The PAP Government, which includes its vast network of agencies, statutory boards and companies, thrives on secrecy and fails basic tests of accountability and transparency. Singaporeans have no idea whether they are getting value for money and who is benefiting just as they have no idea of the size of the reserves and how the reserves will benefit them. Something as basic as how much the PM pays his wife remains a state secret. We need a Freedom of Information Act like in the US and the UK but we also need to ensure that there are enough Opposition MPs in Parliament to held the Government to account. This election will show whether Singaporeans are indeed interested in genuine reform.



    Looking at the way Singapore Government spends its money, I think there is a lot of room for improvement.

    There are many statutory boards that can be privatised and should belong to the private sector,such as Science Centre Singapore. Science centre singapore is a statutory board under MOE. Their annual report can also be found at

    Look at pg 7 of their report.

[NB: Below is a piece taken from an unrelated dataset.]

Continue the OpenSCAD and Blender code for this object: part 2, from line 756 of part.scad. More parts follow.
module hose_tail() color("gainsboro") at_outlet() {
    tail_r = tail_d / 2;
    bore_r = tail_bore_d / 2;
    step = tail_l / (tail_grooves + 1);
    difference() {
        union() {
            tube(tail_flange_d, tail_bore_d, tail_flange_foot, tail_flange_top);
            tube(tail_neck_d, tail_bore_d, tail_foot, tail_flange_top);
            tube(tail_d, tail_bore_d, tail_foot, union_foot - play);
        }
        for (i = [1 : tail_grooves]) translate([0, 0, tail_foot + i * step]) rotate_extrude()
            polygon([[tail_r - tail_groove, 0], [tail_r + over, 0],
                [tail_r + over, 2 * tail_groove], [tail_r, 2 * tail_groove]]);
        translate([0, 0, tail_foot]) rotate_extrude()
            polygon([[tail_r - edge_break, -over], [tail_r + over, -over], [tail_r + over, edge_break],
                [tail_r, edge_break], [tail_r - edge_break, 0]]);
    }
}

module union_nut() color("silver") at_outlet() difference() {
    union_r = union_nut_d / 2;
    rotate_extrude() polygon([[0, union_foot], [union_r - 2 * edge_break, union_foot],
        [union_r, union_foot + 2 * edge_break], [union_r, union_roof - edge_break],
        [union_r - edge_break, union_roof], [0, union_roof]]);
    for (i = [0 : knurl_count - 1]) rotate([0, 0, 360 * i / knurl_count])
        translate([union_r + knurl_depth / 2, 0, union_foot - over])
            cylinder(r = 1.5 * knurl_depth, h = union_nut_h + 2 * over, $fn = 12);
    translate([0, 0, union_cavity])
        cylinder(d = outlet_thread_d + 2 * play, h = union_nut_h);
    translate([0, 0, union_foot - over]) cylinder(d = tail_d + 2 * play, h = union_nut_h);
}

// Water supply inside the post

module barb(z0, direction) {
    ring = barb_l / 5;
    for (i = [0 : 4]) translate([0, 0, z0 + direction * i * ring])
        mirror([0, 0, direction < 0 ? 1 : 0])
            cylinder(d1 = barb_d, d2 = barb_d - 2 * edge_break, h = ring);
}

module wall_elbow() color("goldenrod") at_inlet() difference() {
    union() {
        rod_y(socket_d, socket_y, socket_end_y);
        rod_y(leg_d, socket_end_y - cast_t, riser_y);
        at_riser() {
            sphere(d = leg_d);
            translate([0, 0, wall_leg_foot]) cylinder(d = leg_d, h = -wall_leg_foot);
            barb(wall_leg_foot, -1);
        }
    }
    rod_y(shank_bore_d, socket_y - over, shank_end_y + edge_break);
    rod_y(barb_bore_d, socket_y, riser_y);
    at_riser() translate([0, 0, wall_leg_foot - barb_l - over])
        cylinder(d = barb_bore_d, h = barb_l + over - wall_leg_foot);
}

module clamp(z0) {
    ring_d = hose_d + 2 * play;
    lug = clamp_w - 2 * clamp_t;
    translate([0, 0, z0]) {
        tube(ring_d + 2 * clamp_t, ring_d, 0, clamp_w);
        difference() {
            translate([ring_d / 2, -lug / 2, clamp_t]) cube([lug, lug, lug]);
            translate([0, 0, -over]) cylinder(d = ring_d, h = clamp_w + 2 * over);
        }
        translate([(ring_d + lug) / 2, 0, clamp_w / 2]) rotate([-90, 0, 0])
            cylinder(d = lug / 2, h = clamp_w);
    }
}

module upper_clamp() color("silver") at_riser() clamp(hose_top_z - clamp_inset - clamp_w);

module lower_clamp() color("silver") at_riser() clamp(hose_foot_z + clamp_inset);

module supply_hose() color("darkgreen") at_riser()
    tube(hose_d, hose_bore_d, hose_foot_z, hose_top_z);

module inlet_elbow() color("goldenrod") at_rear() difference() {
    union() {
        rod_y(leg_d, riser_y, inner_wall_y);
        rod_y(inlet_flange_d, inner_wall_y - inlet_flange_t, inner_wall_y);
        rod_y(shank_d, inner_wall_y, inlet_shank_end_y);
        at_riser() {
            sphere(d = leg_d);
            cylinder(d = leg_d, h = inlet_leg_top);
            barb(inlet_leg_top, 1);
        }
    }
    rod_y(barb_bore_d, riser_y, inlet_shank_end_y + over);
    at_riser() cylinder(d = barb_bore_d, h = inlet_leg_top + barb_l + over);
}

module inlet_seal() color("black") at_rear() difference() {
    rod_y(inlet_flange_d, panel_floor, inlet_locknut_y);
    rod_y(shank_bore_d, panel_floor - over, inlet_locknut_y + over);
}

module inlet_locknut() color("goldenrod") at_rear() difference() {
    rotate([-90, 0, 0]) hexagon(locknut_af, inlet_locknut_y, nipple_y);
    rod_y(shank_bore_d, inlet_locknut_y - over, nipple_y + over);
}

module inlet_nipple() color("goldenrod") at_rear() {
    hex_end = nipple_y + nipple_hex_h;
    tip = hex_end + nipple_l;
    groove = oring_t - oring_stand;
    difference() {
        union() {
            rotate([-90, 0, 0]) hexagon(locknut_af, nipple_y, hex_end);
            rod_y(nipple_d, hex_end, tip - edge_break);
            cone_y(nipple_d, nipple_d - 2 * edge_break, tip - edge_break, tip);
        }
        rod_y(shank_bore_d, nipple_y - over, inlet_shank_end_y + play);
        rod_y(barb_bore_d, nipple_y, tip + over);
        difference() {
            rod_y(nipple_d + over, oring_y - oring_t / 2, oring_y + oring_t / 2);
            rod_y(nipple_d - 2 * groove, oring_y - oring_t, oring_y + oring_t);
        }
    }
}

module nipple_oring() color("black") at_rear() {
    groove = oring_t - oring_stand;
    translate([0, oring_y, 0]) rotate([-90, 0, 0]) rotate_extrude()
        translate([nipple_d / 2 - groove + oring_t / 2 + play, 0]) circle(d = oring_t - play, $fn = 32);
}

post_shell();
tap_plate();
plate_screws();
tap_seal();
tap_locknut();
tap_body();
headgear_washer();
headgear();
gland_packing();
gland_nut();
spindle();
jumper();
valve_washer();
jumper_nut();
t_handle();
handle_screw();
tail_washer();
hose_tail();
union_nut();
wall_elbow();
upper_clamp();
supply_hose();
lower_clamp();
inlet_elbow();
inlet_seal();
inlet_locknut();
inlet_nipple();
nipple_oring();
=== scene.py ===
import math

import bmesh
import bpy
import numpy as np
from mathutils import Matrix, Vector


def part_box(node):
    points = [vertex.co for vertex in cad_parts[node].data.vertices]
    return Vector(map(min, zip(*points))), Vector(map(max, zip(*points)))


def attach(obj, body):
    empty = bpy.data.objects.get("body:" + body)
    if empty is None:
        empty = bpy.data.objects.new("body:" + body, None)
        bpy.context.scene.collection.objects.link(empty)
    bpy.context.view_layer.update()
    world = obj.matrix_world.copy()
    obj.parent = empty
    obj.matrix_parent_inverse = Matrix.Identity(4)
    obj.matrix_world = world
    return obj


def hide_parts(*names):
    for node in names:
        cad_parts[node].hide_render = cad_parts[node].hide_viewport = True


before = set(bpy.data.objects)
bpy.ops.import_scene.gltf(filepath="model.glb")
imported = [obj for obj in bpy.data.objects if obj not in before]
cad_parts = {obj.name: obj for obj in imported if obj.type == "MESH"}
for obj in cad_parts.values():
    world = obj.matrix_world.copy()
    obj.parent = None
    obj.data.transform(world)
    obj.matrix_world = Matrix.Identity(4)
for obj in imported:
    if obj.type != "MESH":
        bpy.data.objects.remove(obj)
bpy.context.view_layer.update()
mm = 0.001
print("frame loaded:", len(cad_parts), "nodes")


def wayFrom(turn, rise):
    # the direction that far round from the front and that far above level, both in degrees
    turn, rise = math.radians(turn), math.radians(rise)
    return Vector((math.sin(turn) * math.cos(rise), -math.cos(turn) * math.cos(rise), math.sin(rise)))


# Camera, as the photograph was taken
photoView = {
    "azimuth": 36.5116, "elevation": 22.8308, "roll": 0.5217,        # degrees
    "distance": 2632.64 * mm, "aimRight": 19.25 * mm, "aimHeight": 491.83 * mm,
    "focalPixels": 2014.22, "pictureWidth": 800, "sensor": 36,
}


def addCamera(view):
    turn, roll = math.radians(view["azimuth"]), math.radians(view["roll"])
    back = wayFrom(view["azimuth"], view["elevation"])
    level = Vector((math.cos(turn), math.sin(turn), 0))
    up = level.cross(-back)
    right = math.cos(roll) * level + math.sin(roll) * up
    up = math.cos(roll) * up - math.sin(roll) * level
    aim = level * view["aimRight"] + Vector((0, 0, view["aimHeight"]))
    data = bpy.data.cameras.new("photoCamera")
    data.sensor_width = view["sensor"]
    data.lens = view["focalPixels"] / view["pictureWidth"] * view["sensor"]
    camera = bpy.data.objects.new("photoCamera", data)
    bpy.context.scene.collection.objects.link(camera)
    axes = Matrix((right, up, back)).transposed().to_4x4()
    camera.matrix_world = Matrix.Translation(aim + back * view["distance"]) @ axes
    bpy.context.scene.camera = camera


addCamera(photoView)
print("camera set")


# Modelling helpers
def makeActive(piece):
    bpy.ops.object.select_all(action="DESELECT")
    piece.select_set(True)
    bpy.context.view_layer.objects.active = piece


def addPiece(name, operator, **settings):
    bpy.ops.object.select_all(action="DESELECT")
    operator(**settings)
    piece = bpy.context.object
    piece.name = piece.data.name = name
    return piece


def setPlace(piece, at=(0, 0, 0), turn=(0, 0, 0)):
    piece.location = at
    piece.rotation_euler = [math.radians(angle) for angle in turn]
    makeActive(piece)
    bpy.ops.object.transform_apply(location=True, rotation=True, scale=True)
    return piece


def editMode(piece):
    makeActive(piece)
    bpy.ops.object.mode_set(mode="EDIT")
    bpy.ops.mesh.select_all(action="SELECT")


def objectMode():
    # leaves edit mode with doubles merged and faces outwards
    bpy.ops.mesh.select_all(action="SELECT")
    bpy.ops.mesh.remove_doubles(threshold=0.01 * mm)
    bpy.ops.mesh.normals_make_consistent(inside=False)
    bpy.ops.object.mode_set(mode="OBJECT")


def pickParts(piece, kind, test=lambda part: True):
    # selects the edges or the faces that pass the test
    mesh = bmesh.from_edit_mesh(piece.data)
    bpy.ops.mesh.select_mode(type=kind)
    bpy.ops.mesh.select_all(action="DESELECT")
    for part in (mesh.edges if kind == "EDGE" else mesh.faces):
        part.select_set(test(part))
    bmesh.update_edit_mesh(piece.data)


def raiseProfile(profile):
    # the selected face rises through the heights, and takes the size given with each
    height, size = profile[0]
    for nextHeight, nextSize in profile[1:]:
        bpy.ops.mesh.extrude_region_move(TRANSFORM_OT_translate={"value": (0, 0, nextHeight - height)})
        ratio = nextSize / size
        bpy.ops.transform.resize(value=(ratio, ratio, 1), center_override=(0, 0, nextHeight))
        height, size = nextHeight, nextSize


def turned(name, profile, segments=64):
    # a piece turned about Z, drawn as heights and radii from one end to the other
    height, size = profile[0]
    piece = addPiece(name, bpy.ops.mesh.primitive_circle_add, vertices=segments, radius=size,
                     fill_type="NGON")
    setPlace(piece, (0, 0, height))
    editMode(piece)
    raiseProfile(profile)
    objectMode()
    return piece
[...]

They got approximately 70 million dollars of grants from the govt in the past 2 FYs under operating grants from govt and grants from other govt agencies. Cant this 70million dollars be used more prudently for other uses like building better school infrastructure or healthcare, building more ICU units? And poor taxpayers money have been used to upkeep the science centre from since 1978. Dunno how much money has been wasted.

    In fact, staff costs is the largest expenditure for a staff strength of a few people, so it means the staff are overpaid when the money can be put to better use, like building better education facilities and healthcare infrastructure.

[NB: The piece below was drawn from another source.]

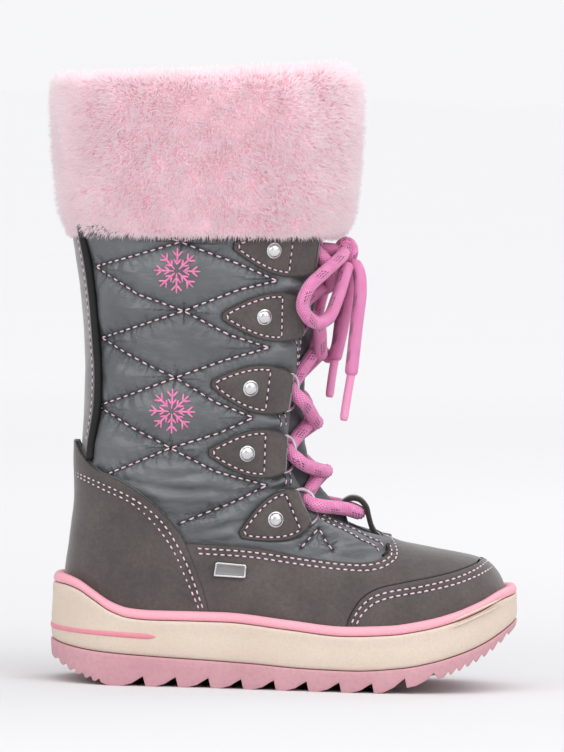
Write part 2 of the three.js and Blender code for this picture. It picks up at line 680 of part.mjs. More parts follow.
const boot = new THREE.Group();
boot.add(piece("upper", makeUpper(), "nylon"));
boot.add(piece("tongue", makeTongue(), "darkNylon"));
boot.add(piece("insole", makeInsole(), "insoleFelt"));
boot.add(piece("heel_counter", makeHeelCounter(), "suede"));
boot.add(piece("vamp", makeVamp(), "suede"));
boot.add(piece("toe_cap", makeToeCap(), "suede"));
boot.add(piece("backstay", makeBackstay(), "suede"));
boot.add(piece("fur_cuff", makeCuff(), "fur"));
tabs.forEach((tab, i) =>
  [outer, inner].forEach((side) => {
    const label = `${side === outer ? "outer" : "inner"}_${i + 1}`;
    boot.add(piece(`lace_tab_${label}`, makeTab(tab, side), "suede"));
    boot.add(piece(`lace_ring_${label}`, makeRing(tab, side), "steel"));
    boot.add(piece(`rivet_${label}`, makeRivet(tab, side), "steel"));
  }),
);
tabs.slice(1).forEach((tab, i) => {
  boot.add(piece(`lace_crossing_${i + 1}`, makeCrossing(tabs[i], tab), "lace"));
});

// The sole
const bottomOf = (points, rise = 0) => (x) => curveAt(points, x) + rise;
function makeWeltBand() {
  const levels = [[0, 0.6], [0.5, 1.5], [1, 0.6]];
  return soleSolid(bottomOf(randTop, -randHeight), bottomOf(randTop), levels).subtract(cupForm);
}

function makeMidsole() {
  const levels = [[0, 0.4], [0.92, 0.4], [0.93, -1.1], [1, -1.1]];
  const block = soleSolid(bottomOf(outsoleTop, gap), bottomOf(randTop, -randHeight - gap), levels);
  return block.subtract(cupForm.intersect(above(footbed)));
}

function makeOutsole() {
  const block = soleSolid(bottomOf(treadLine), bottomOf(outsoleTop), [[0, 0], [1, 0.7]]);
  const grooves = [];
  const firstTooth = -76.8;
  const teeth = 10;
  const lanes = [[-farSide, -13, 0], [-13, 13, 0.5], [13, farSide, 0]];
  for (const [yFrom, yTo, shift] of lanes)
    for (let i = 0; i < teeth; i++) {
      const x = firstTooth + (i + shift) * toothPitch;
      const ground = (dx, dz) => [x + dx, curveAt(treadLine, x + dx) + dz];
      const rise = [ground(5.4, 0), ground(10, 1.3), ground(13.4, 3.6), ground(toothPitch, toothDepth)];
      const groove = [ground(5.4, -3), ...rise, ground(toothPitch + 0.4, -3)];
      grooves.push(sidePrism(groove, yFrom, yTo));
    }
  const fine = (from, count) => {
    for (let i = 0; i < count; i++) {
      const x = from + i * fineToothPitch;
      const ground = (dx, dz) => [x + dx, curveAt(treadLine, x + dx) + dz];
      grooves.push(sidePrism([ground(0.6, -1), ground(2.6, fineToothDepth), ground(3.5, -1)]));
    }
  };
  fine(-104, 6);
  fine(77.5, 8);
  const channels = [-13, 13].map((y) => {
    const channel = new THREE.BoxGeometry(140, 3, 2 * toothDepth);
    channel.translate(-2, y, 0);
    return solidFrom(channel);
  });
  return block.subtract(wasm.Manifold.union([...grooves, ...channels]));
}

function makeBadge() {
  const corners = [[-29.7, 52.2], [-15.6, 51.6], [-15.3, 57], [-28.9, 58]];
  const seat = gap + vampSkin + gap;
  const plate = lastSolid(seat + 1.5).subtract(lastSolid(seat));
  return plate.intersect(sidePrism(corners, -farSide, 0));
}

// The lowest bar of the lace, which runs through the keeper at the foot of the tongue
function makeLowestBar() {
  const [x, z] = [37.6, 80.9];
  const [outerEnd, innerEnd] = [outer, inner].map((side) => armEnd(tabs.at(-1), side, -1).toArray());
  const outerHalf = [outerEnd, [x - 6, outer * 9, z + 2], [x, outer * 4, z]];
  const innerHalf = [[x, inner * 4, z], [x - 6, inner * 9, z + 2], innerEnd];
  return cord([...outerHalf, ...innerHalf], laceRadius, 6, 9);
}

// The keeper: a leather loop that stands at the foot of the throat, round the lowest bar
function makeKeeper() {
  const outside = [[44.6, 72], [43.8, 83.2], [39, 87.6], [33.6, 87.6], [28.4, 85]];
  const inside = [[29.4, 83.6], [34.2, 85.8], [38.2, 85.8], [41.9, 82.2], [42.6, 72]];
  return sidePrism([...outside, ...inside], -keeperHalf, keeperHalf).subtract(lastSolid(keeperSeat));
}

// The bow. Each cord is a list of points that it passes through: the rib, the distance to the inner
// side from the boot's middle, and the distance from the shaft's surface.
const knotPlace = [2.3, 0, 10.2];
const bowCords = {
  bow_loop_outer: {
    points: [
      [2.3, -4.7, 10.4], [2.4, -12, 11], [2.65, -19.5, 9.6], [2.95, -25, 8.8], [3.25, -25.6, 8.8],
      [3.48, -20.8, 9.6], [3.42, -15.5, 11.4], [3.08, -12, 12.6], [2.7, -9, 13.2], [2.5, -5.2, 13.2],
    ],
    steps: 13,
  },
  bow_loop_inner: {
    points: [
      [2.3, 4.9, 10.4], [2.5, 12, 11.6], [3, 19, 11.2], [3.6, 20, 11.8], [4, 17, 13], [4.15, 12.5, 14.6],
      [4, 9.6, 15.6], [3.5, 9.2, 15.6], [2.9, 8.6, 14.6], [2.5, 5.4, 12.6],
    ],
    steps: 13,
  },
  lace_end_outer: {
    points: [
      [2.44, -2.4, 14.8], [2.6, -4.2, 18.4], [2.9, -5.4, 20.8], [3.5, -6, 21.8], [4.46, -6, 22.4],
    ],
    steps: 7,
  },
  lace_end_inner: {
    points: [[2.6, 2.4, 13.8], [2.9, 3.2, 15.6], [3.5, 3.4, 15], [4.2, 3.6, 13.6]],
    steps: 6,
  },
};
const bowRadius = 2.3;
const aglets = {
  aglet_outer: [[4.5, -6, 22.4], [5.6, -5.6, 20]],
  aglet_inner: [[4.24, 3.6, 13.5], [5.05, 3.7, 12.6]],
};
const agletRadius = 2;

function bowPoint([v, sideways, distance]) {
  return offsetPoint(v, turnAt(v, sideways), distance).toArray();
}

function makeKnot() {
  const ball = new THREE.SphereGeometry(1, 8, 6);
  ball.scale(3.6, 5.1, 5);
  ball.translate(...bowPoint(knotPlace));
  return solidFrom(ball);
}

boot.add(piece("lace_lowest_bar", makeLowestBar(), "lace"));
boot.add(piece("lace_keeper", makeKeeper(), "suede"));
boot.add(piece("lace_knot", makeKnot(), "lace"));
for (const [name, { points, steps }] of Object.entries(bowCords))
  boot.add(piece(name, cord(points.map(bowPoint), bowRadius, 8, steps), "lace"));
for (const [name, points] of Object.entries(aglets))
  boot.add(piece(name, cord(points.map(bowPoint), agletRadius, 8, 1), "tip"));

boot.add(piece("welt_band", makeWeltBand(), "pinkRubber"));
boot.add(piece("midsole", makeMidsole(), "cream"));
boot.add(piece("outsole", makeOutsole(), "lugRubber"));
boot.add(piece("badge_plate", makeBadge(), "pinkRubber"));

export default boot;
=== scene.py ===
import math

import bpy
import numpy as np
from mathutils import Matrix, Vector


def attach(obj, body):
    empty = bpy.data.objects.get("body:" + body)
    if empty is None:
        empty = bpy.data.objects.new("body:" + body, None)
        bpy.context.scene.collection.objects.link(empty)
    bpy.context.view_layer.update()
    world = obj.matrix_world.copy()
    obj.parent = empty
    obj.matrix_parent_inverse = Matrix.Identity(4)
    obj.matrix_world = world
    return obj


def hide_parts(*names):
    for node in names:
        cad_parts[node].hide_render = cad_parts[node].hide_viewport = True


# Looks of a child's tall quilted snow boot. All shapes are worked out in millimetres in the frame of
# the CAD model, and become metres when a mesh is made.
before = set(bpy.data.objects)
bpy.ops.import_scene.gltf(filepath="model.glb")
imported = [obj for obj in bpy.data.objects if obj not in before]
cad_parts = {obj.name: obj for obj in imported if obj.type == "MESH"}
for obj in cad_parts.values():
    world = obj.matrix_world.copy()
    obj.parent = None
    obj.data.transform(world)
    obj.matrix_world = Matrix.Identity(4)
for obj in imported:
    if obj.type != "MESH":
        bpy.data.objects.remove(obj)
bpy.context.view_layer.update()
outerSide, innerSide = -1, 1  # the outer side faces the camera, towards -Y
bothSides = (outerSide, innerSide)

# Camera
cameraPlan = dict(
    target=(-0.7, 0, 144.3),
    distance=3600,
    elevation=2.6,  # degrees above the horizon
    roll=1.5,  # the photo's ground falls a little to the right
    viewHeight=352.4,  # millimetres that the picture covers from top to bottom
)


def makeCamera(plan):
    camera = bpy.data.objects.new("camera", bpy.data.cameras.new("camera"))
    bpy.context.collection.objects.link(camera)
    tilt = math.radians(plan["elevation"])
    back = Vector((0, -math.cos(tilt), math.sin(tilt)))
    camera.location = (Vector(plan["target"]) + back * plan["distance"]) * 0.001
    turned = (-back).to_track_quat("-Z", "Y").to_matrix() @ Matrix.Rotation(
        math.radians(plan["roll"]), 3, "Z",
    )
    camera.rotation_euler = turned.to_euler()
    camera.data.sensor_width = 36
    camera.data.lens = 36 * plan["distance"] / plan["viewHeight"]
    camera.data.clip_end = 60
    bpy.context.scene.camera = camera


makeCamera(cameraPlan)
print("camera ready")

# The boot's form: ovals on lines from the front, or top, to the back, or bottom, from above the
# collar to beyond the tip of the toe
ribColumns = "frontX frontZ backX backZ midY half widest frontPower backPower".split()
ribRows = np.array([
    [23.5, 314, -108.5, 312, 0, 43.5, 0.5, 2.1, 2.1],
    [22, 280, -106.5, 279, 0, 43, 0.5, 2.1, 2.1],  # collar
    [20.5, 247, -104, 244, 0, 42.5, 0.5, 2.1, 2.1],
    [18, 213.5, -99.5, 211, 0, 41.5, 0.5, 2.1, 2.1],  # lower edge of the cuff
    [14.5, 186, -95, 185, 0, 40, 0.5, 2.1, 2.1],
    [11, 158, -92, 157, 0, 38, 0.5, 2.1, 2.1],
    [9.5, 136, -91.5, 133, 0, 36.5, 0.51, 2.1, 2.1],
    [10, 117, -92, 111, 0, 35, 0.53, 2.1, 2.1],  # ankle
    [12.5, 104, -93.5, 88, 0, 33.8, 0.58, 2.15, 2.2],
    [17, 94.5, -95.8, 66, 0, 32.4, 0.64, 2.2, 2.3],
    [23.4, 87, -97, 42, 0, 31.2, 0.69, 2.25, 2.4],  # heel
    [31, 80.8, -88, 8, 0, 30.6, 0.64, 2.25, 2.4],
    [40, 74, -42, -10, 0.2, 32.5, 0.54, 2.2, 2.3],  # waist
    [51, 68.5, 2, -11, 0.8, 36.5, 0.48, 2.2, 2.3],
    [62.5, 65.2, 34, -11, 1.8, 39.6, 0.45, 2.3, 2.3],  # ball
    [80.5, 62.2, 66, -8, 3.2, 37.4, 0.45, 2.4, 2.3],
    [93.5, 59.4, 88, -2, 4.4, 29.6, 0.45, 2.5, 2.3],
    [101.3, 53, 100, 10, 5.2, 17, 0.45, 2.4, 2.3],
    [104.2, 44, 104.4, 28, 5.6, 0, 0.45, 2.3, 2.3],  # tip of the toe
    [101.3, 35, 100, 46, 5.2, -17, 0.45, 2.3, 2.3],
])
toeTip = len(ribRows) - 3


# The rib at v, counted from the collar: a Catmull-Rom curve through each column of the table
def ribAt(v):
    v = np.asarray(v, float)
    i = np.clip(np.floor(v).astype(int), 0, len(ribRows) - 4)
    t = (v - i)[..., None]
    a, b, c, d = ribRows[i], ribRows[i + 1], ribRows[i + 2], ribRows[i + 3]
    mixed = b + 0.5 * t * (c - a + t * (2 * a - 5 * b + 4 * c - d + t * (3 * (b - c) + d - a)))
    return {name: mixed[..., k] for k, name in enumerate(ribColumns)}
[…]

    Who actually goes to the Science centre nowadays? With the sophiscated equipment in schools and so many other educational service providers and Art Science Museum, do we still need a science centre? Comparing the exhibits of Art Science museum and science centre singapore, the exhibits of Art Science Musemum are much better, and Art Science Museum is privately funded. So to increase the quality of exhibits in science centre, we should make science centre Singapore private and cut government funding to them. This will put spurs in their hides and make them work better.


    • Its already a waste of money since many years back. I wonder what they do with our CPF money and especially those minimum sum and medisave fund which keep changes rules every years? Why not they the peppies be more clear and justified in doing their duties for the sake of the peoples? Hope that the medisave fund can be given back to us at least 30 / 40 % out of the fund for people like me in need of money for my financial problems. Not only me maybe there are more like me out there too.


  2. “… but we also need to ensure that there are enough Opposition MPs in Parliament to held the Government to account. This election will show whether Singaporeans are indeed interested in genuine reform.”

    Absolutely spot-on. And yes, I am waiting for the opportunity to VETO the pappy politicians out of Parliament, in our next GE.


  3. It is time to bring these bastards down and send them to prison for cheating Singaporeans. already our rights have been sold to the New CITIZENS! they are the ones who are benefiting. I dont want these kind of scoundrels to lead me


  4. You are raising far too many uncomfortable, inconvenient and hard questions, but totally important and relevant.

    What next?

    Further to the questioning, what other actions can be taken?

    We don’t expect them to give out any truthful answers even to a elected MP no less.